ADSL is the asymmetric version of DSL - offering differing upload and download speeds. This is usually configured to deliver 6 megabits of data per second from the network to the customer and up to 1 megabit from the customer back to the network, all while providing voice communication on the same copper line at the same time. Compare that with the standard 26 or 56k modem and you start to appreciate the difference DSL will make. Since few of us use Internet access to send seriously large documents but all of us use it to access data-intense information such as websites with heavy graphic content, this asymmetric service will more than meet most needs.
ADSL can also be added to the ISDN lines that are already delivering some extra speed to businesses and homes but are still considerably slower than ADSL. With this technology over ISDN lines in Germany, for example, business users are being offered speeds of up to six megabits per second - 100 times faster than ISDN.
ADSL services over standard telephone lines have been extensively trialled throughout Europe, the USA and beyond. Those trials have proven the technology and ironed out most of the hiccups that are a natural consequence of getting long-established infrastructures to achieve the next big step in their potential.
G.lite is another new term to look out for in the DSL portfolio. It is the general name being used for an ITU (International Telecommunications Union) standard ADSL service for the delivery of speeds of up to 1.5 megabits downstream and up to 384 kilobits upstream. In most cases it will operate over existing home telephone wiring and be installed by the familiar ‘plug and play’ process on a compatible home computer. DSL ready computers are already being shipped in the USA ready for use when telephone companies have the necessary service on line so European deployment is expected to be not far behind.
SDSL is an umbrella term for symmetric DSL services- delivering the same speed up and down stream. There are a number of supplier-specific implementations over a single copper pair providing variable rates of symmetric service, with or without ordinary telephone services.

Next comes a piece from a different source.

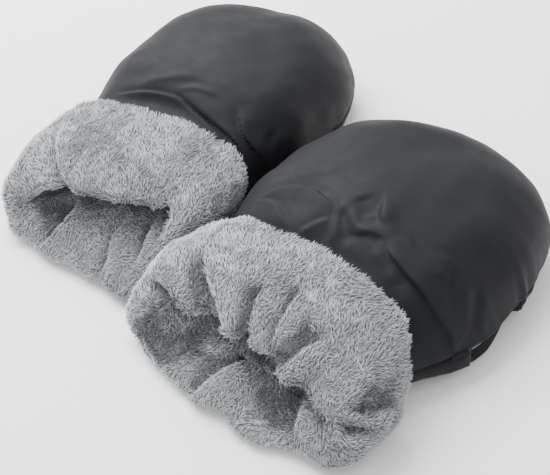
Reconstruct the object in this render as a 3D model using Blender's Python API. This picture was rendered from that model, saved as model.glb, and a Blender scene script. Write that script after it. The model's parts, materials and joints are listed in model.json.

You may also hear of HDSL, HDSL-2, VDSL and many more DSL-based acronyms. Whatever the prefix, the message is fundamentally the same: DSL equals point to point connection over your existing telephone line for high-speed data and/or voice. With DSL you are wired for speed.
This point to point connection is a key to speed and to security of data. It means that your data connection over a DSL service, like your telephone call, is a direct link between you and the other party. There is no line sharing, as there is on cable telephony, to reduce the speed of transmission nor to place security of your information at risk.
If your only use of the Internet is to research best buys, shop or check out public domain information for school or work, the security issue is hardly important. Similarly, if your Internet access is in relatively short bursts and is usually based on simple text information, the sorts of speeds available from DSL services will amaze you and be a bonus, but not a necessity.
But if you are dealing with sensitive information, even for e-mail, plugging in to your office network from home or while travelling, commercial security is a fundamental requirement. And if you are routinely sending, viewing or downloading dense data - from graphics and photographs to music and video clips or even PowerPoint presentations and databases - you will probably never be happy until you have hooked up to the speed and security of DSL technologies.
Like everything else, it is all a matter of choice to meet the needs of your lifestyle. What is surprising is how little we recognise the lifestyle changes we have all made because of developments in technology. Think about it and you can pinpoint anybody’s age simply by checking if they remember life without some of today’s products and services at home and at work.
• Remember life without a telephone at home? You are over 50
• Remember life without a television at home? You are over 50
• Remember office life without a photocopier? You are over 45
• Remember life without pocket calculators? You are over 45
• Remember office life without a computer? You are over 35
• Remember office life without a fax machine? You are over 35
• Remember life before voicemail? You are over 25
• Remember school without computers? You are over 15
• Remember life without email? You are over 10
• Remember life without the Internet? You are over five years old and probably already tired of the worldwide wait.
Today’s children will soon be taking the speed and security of electronic communication using DSL technologies for granted just as the rest of us have come to accept all those other technological advances as an integral part of our lifestyle, without noticing the impact they have had on the way we live. They simply will not understand the access anxieties of the worldwide wait that we have suffered at the turn of the century, in the days before DSL arrived on a telephone line near us. It won’t be long now before we can stop waiting and move into real time for all our electronic transactions.
DSL Forum is a non-profit international organization of more than 300 companies representing the world’s computer, networking and telecommunications industries. Established in 1994, it is dedicated to the development and mass market deployment of broadband communications technologies based on DSL over existing copper telephone cable infrastructures.
Its technical committee and working groups focus on the resolution of telecommunications architecture and operational management issues to facilitate interoperability of equipment and system development worldwide. It provides recommendations to and liaison with international telecommunications standards bodies (ITU, ETSI, ANSI and so on).
Its marketing committee and working groups develop and implement programs to:
• engage the stakeholder markets in the Forum and its work (telephone companies, phone service providers, phone and computer equipment providers, internet service providers, other application service providers)
• and to educate end user markets (service providers, corporate businesses - IT and facilities managers and policy makers, professional firms, small and medium sized businesses, telecommuters and residential consumers).